The ‘backwards-compatibility break’ is in fact a new notice generated by the PHP error-handling code, warning developers when trying to return a temporary variable by reference. The notice seems to have been added in response to a bug in PHP 4.3 in reference handling.

Today, when I upgraded my own development server at home to PHP 4.4, I was confronted by the problem. An application I’ve been working on runs in its own ‘debug’ mode, which makes notices really visible by echoing the notice to output.

The culprit:

Notice in D:htdocsaaaresourcesincludescontrols.inc.php, line 14: Only variable references should be returned by reference

The line in question falls in the following method:


function &getnodecontrol($objecttype)
{
require_once(RESOURCE_DIR . "nodecontrols/$objecttype.inc.php");
return new $objecttype($this->db);
}

The problem here is that “new $objecttype($this->db)” is not a variable – it is the result of a “new” statement – effectively a ‘temporary’ variable – which PHP can’t create a reference to. The only thing that can be returned, when the variable returns by reference, is a variable which has been initiated.

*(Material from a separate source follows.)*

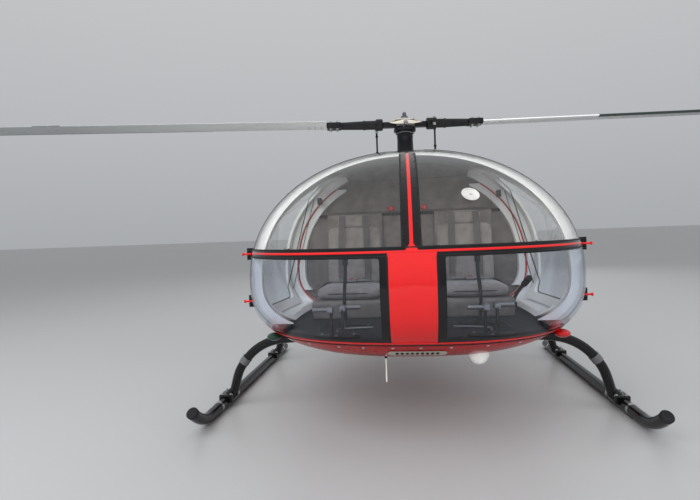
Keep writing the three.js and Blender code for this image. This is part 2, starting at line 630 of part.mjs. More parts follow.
// Tail: boom, stabiliser, fins, gearbox, guard and the two-blade tail rotor
function tail() {
  const { startY, endY, startZ, endZ, startR, endR } = BOOM;
  const boom = rod([0, startY, startZ], [0, endY, endZ], startR, 24, endR)
    .intersect(block([-FAR, FAR], [COWL_REAR_Y + SEAM, 2 * FAR], [0, FAR]))
    .subtract(rod([0, startY - 40, startZ], [0, endY - 60, endZ], startR - BOOM.wall, 24, endR - BOOM.wall));
  const boomZ = (y) => startZ + ((endZ - startZ) * (y - startY)) / (endY - startY);
  const panel = (outline, axis, from, to, grow = 0) =>
    prism(roundedOutline(outline, -grow, 30), axis, from - grow, to + grow);
  const finY = 4120;
  const upper = panel([[finY - 60, boomZ(finY) + 50], [finY + 230, boomZ(finY) + 50],
    [finY + 400, 1880], [finY + 220, 1880]], 'x', -12, 12);
  const lowerOutline = [[finY - 20, boomZ(finY) - 50], [finY + 170, boomZ(finY) - 50],
    [finY + 250, 900], [finY + 110, 900]];
  const lower = panel(lowerOutline, 'x', -12, 12);
  const level = panel([[-420, 3420], [-420, 3650], [420, 3650], [420, 3420]], 'z', 1262, 1284);
  const clearBoom = rod([0, startY, startZ], [0, endY, endZ], startR + 0.5, 24, endR + 0.5);
  const collar = rod([0, 3440, boomZ(3440)], [0, 3630, boomZ(3630)], 76, 20);
  const shaft = (from, to, radius) =>
    rod([from, TAIL_ROTOR.y, TAIL_ROTOR.z], [to, TAIL_ROTOR.y, TAIL_ROTOR.z], radius, 12);
  const gearbox = joined([
    rod([0, endY + 0.5, endZ], [0, TAIL_ROTOR.y + 40, TAIL_ROTOR.z], 50, 12),
    shaft(0, 120, 38),
  ]).intersect(block([-FAR, FAR], [endY + 2.2, 2 * FAR], [0, FAR])).subtract(shaft(60, 130, boreRadius(12, 12)));
  const guard = bentTube([[0, 3990, 1226], [0, 4200, 1000], [0, 4480, 770], [0, 4800, 700],
    [0, 5000, 760]], 14, 14, 8);
  const finRoom = panel(lowerOutline, 'x', -12, 12, SEAM);
  return [
    ['tail_boom', boom, MATERIAL.white],
    ['stabiliser', level.add(collar).subtract(clearBoom), MATERIAL.white],
    ['fin_upper', upper.subtract(clearBoom).subtract(gearbox), MATERIAL.red],
    ['fin_lower', lower.subtract(clearBoom), MATERIAL.white],
    ['tail_gearbox', gearbox, MATERIAL.alloy],
    ['tail_guard', guard.subtract(clearBoom).subtract(finRoom), MATERIAL.black],
  ];
}

function tailRotor() {
  const shaft = joined([
    rod([62, 0, 0], [TAIL_ROTOR.x + 30, 0, 0], 12, 12),
    block([TAIL_ROTOR.x - 22, TAIL_ROTOR.x + 22], [-34, 34], [-90, 90]),
    rod([TAIL_ROTOR.x + 24, 0, 0], [TAIL_ROTOR.x + 40, 0, 0], 26, 12),
  ]).translate([0, TAIL_ROTOR.y, TAIL_ROTOR.z]);
  const wing = blade(90.6, TAIL_ROTOR.radius, { ...TAIL_ROTOR, lead: 0.3, pitch: 90 });
  const standing = wing.rotate([0, -90, 0]).translate([TAIL_ROTOR.x, TAIL_ROTOR.y, TAIL_ROTOR.z]);
  const hanging = wing.rotate([0, 90, 0]).translate([TAIL_ROTOR.x, TAIL_ROTOR.y, TAIL_ROTOR.z]);
  return [
    ['tail_rotor_hub', shaft, MATERIAL.steel],
    ['tail_blade_1', standing, MATERIAL.bladeWhite],
    ['tail_blade_2', hanging, MATERIAL.bladeWhite],
  ];
}

// A cross tube runs level under the floor, leaves the hull at its sides and bends down to the skids
function crossTube(y, grow = 0) {
  const { z, radius } = CROSS_TUBE;
  const half = [[520, z], [700, z - 4], [850, z - 23], [965, z - 84], [1054, z - 192], [SKID.x - 42, 76]];
  const onHalf = (side) => half.map(([a, b]) => [side * a, y, b]);
  const route = [...onHalf(-1).reverse(), [0, y, z], ...onHalf(1)];
  return bentTube(route, radius + grow, 26, 10);
}

// Skid gear: two arched cross tubes and two skid tubes with upturned toes
function skidGear() {
  const { x, radius, toeY, heelY, bendY, toeLift } = SKID;
  const axisZ = radius + SHOE.lift;
  const toe = Array.from({ length: 6 }, (_, i) => {
    const share = i / 5;
    return [x, bendY + (toeY - bendY) * share, axisZ + toeLift * share ** 2];
  });
  const skid = bentTube([[x, heelY, axisZ], [x, 0, axisZ], [x, bendY + 120, axisZ], ...toe], radius, 16, 12);
  const shoes = SHOE.ends.map((ends) => block([x - SHOE.half, x + SHOE.half], ends, [0, SHOE.high]));
  const shod = joined([skid, ...shoes]);
  const cross = (y) => {
    const saddles = SIDES.map(([, side]) => onSide(joined([
      block([x - 46, x + 34], [y - 50, y + 50], [axisZ - 6, axisZ + 42]),
      rod([x - 47, y, 80], [x - 19, y, 54], CROSS_TUBE.radius + 4, 12),
    ]).subtract(rod([x, y - 100, axisZ], [x, y + 100, axisZ], radius + 0.5, 12)), side));
    return joined([crossTube(y), ...saddles]);
  };
  const { frontY } = CROSS_TUBE;
  const mounts = [-420, 420].map((m) =>
    block([m - 30, m + 30], [frontY - 36, frontY + 36], [CROSS_TUBE.z, FLOOR_Z - SEAM]));
  return [
    ...SIDES.map(([name, side]) => [`skid_tube_${name}`, onSide(shod, side), MATERIAL.black]),
    ['cross_tube_front', joined([cross(frontY), ...mounts]), MATERIAL.black],
    ['cross_tube_rear', cross(CROSS_TUBE.rearY), MATERIAL.black],
  ];
}

// Small outer fittings on the nose: vent, lamps and antenna
function fittings() {
  const vent = { x: 14, reach: 122, end: 15, z: 437 };
  const plate = new THREE.Shape();
  plate.absarc(vent.x + vent.reach, vent.z, vent.end, -Math.PI / 2, Math.PI / 2);
  plate.absarc(vent.x - vent.reach, vent.z, vent.end, Math.PI / 2, Math.PI * 1.5);
  const raised = bubble(-4).subtract(bubble(-0.4, CABIN_REAR_Y + 1));
  const grille = prism(plate, 'y', NOSE_Y, NOSE_Y + 400).intersect(raised);
  const lampAt = [326, -1180, 380];
  const landing = ball(lampAt, 58, [1, 1, 0.85], 14).subtract(outerForm.add(bubble(-0.4)));
  const navigation = ball([0, 0, 0], 34, [1.15, 1.1, 0.65], 12);
  const lamps = SIDES.map(([name, side]) => {
    const lamp = navigation.translate([738, -1190, 490]).subtract(bubble(-0.4));
    return [`navigation_lamp_${name}`, onSide(lamp, side), side > 0 ? MATERIAL.lampRed : MATERIAL.lampGreen];
  });
  const mast = rod([-150, -1100, 215], [-150, -1100, 365], 5, 8).subtract(bubble(-0.4));
  return [
    ['belly_vent', grille, MATERIAL.alloy],
    ['landing_lamp', landing, MATERIAL.lampWhite],
    ...lamps,
    ['belly_antenna', mast, MATERIAL.white],
  ];
}

const helicopter = new THREE.Group();
const groups = [noseSkins, cabinShell, doors, seats, instrumentConsole, pedals, sticks, engineBay, mastParts,
  mainRotor, tail, tailRotor, skidGear, fittings];
for (const [name, solid, material] of groups.flatMap((group) => group())) {
  helicopter.add(meshOf(name, solid, material));
}
helicopter.position.y = -new THREE.Box3().setFromObject(helicopter, true).getCenter(new THREE.Vector3()).y;

export default helicopter;
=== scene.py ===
# The looks of a light two-seat helicopter with a clear bubble cabin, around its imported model.
# Metres, +Z up, nose towards -Y, the pilot's left side towards +X.

import math

import bmesh
import bpy
import numpy as np
from mathutils import Matrix, Vector


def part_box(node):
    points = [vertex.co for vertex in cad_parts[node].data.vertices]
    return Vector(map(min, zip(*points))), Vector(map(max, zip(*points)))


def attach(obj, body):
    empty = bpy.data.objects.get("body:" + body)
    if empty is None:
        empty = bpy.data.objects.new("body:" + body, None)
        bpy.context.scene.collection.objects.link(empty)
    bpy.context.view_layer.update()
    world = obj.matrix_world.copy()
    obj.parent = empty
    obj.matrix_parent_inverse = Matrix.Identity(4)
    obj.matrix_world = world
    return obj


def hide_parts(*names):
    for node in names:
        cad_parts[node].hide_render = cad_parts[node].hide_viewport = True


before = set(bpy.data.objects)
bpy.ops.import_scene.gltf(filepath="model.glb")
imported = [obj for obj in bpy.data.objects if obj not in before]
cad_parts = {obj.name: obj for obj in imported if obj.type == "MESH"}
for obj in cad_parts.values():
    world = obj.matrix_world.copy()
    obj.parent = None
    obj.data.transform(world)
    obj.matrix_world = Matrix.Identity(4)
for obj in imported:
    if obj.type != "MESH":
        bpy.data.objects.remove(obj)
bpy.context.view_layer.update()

ROOT, ROTOR = "airframe", "main_rotor"
ROTOR_TURN = math.radians(7)
PAINT_BREAK = 1.48
SIDES = (("left", 1), ("right", -1))


def middle_of(node):
    low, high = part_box(node)
    return Vector((low[i] + high[i]) / 2 for i in range(3))


# Everything is drawn with the mast axis at x = 0, y = 0, then moved along Y by this much
MAST_Y = middle_of("mast_housing").y
SEAT_X = middle_of("seat_left").x
LEVER_X = {"left": middle_of("collective_left").x, "right": middle_of("collective_right").x}

# The bubble's driving sizes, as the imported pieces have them
CABIN_WIDTH = 1.930
BELLY_Z = 0.350
WIDEST_Z = 0.760
ROOF_Z = 1.560
NOSE_Y = -1.560
WIDEST_Y = -0.700
ROOF_PEAK_Y = -0.330
BELLY_FLAT_Y = -0.900
CABIN_REAR_Y = -0.130
REAR_WIDTH_RATIO = 0.92
PLAN_POWER = 2.3
TOP_POWER = 2.1
CHIN_POWER = 2.3
UPPER_SECTION_POWER = 2.2
LOWER_SECTION_POWER = 2.6
# Stations where the solids that hollow the bubble out end
JUST_BEHIND_Y = CABIN_REAR_Y + 0.001
WELL_BEHIND_Y = 0.1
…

As the PHP manual puts it under returning references:

Note: If you try to return a reference from a function with the syntax: return ($found_var); this will not work as you now try to return the result of an expression, and not a variable, by reference. You can only return variables by reference from a function – nothing else.

The problem is solved, and the notice is surpressed, with the following code:


function &getnodecontrol($objecttype)
{
require_once(RESOURCE_DIR . "nodecontrols/$objecttype.inc.php");
$control = new $objecttype($this->db);
return $control;
}

Here, the result of “new $objecttype($this->db)” is stored into a variable, and a reference to that variable is returned.

This article from eZ Systems describes the change in a bit more detail.

The change in behaviour was criticised by some whose applications were affected by this change. One example is this message about a problem with Horde, the web email client.

In response, others have pointed out that notices should not be enabled in a production environment anyway, and therefore the change shouldn’t have caused any problem.

The Zend weekly summary (#245) provided an amusingly concise summary of the Horde issue.

Interestingly that discussion links to a newer bug in PHP 4.4 which involves passing by reference. It hints that a future update to PHP 4.4 might be needed in order to fix it, and that update might introduce a new warning and/or break backward compatibility.